It's a curious reversal of attitudes. There was a time when it was thought progress if aborigines picked up civilized paraphernalia and attitudes, but now there always seems to be a little groan in the reports about South American Indians explaining why the photos show t-shirts.
People just don't want to sit still for us to study them. Some little prejudice about having their own lives to lead...
The ordinary anthropologist is one who spends six weeks or six months (or even sometimes six years) among, say, the Boreyu tribe at their settlement on the Upper Teedyas River, Darndreeryland. He then returns to civilization with his photographs, tape recorders, and notebooks, eager to write his book about sex life and superstition. For tribes such as the Boreyu, life is made intolerable by all this peering and prying. They often become converts to Presbyterianism in the belief that they will thereupon cease to be of interest to anthropologists; nor in fact has this device been known to fail.
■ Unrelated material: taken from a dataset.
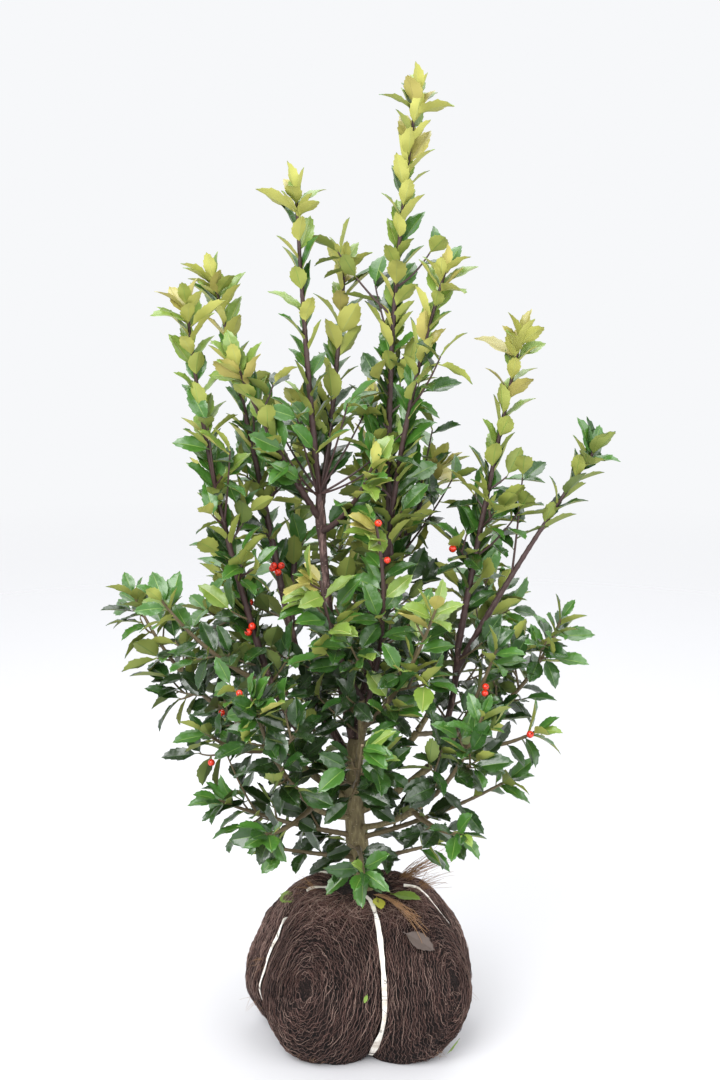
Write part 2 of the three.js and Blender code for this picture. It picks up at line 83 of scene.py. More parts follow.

AVI noted the bitterness of disputes in anthropology. The only one I heard much about was the Margaret Mead vs Freeman feud: were Mead's informants pulling her leg? Or was Freeman following the lead of his mentor's mentor who was Mead's rejected lover? I thought I knew a little about it--when I looked it up for this post I found it was weirder than I suspected.
Maybe somebody should study the behavior of this strange tribe called anthropologists. They have taboos, rites of passage, totems and feuds--should be lots of material.
How often do we read an outsider's take of our society without finding it insulting and/or hilarious? Like grownups trying to understand the culture of "these kids today." Now and then, someone like de Toqueville does a bang-up job that makes you wish you could achieve his outsider's perspective.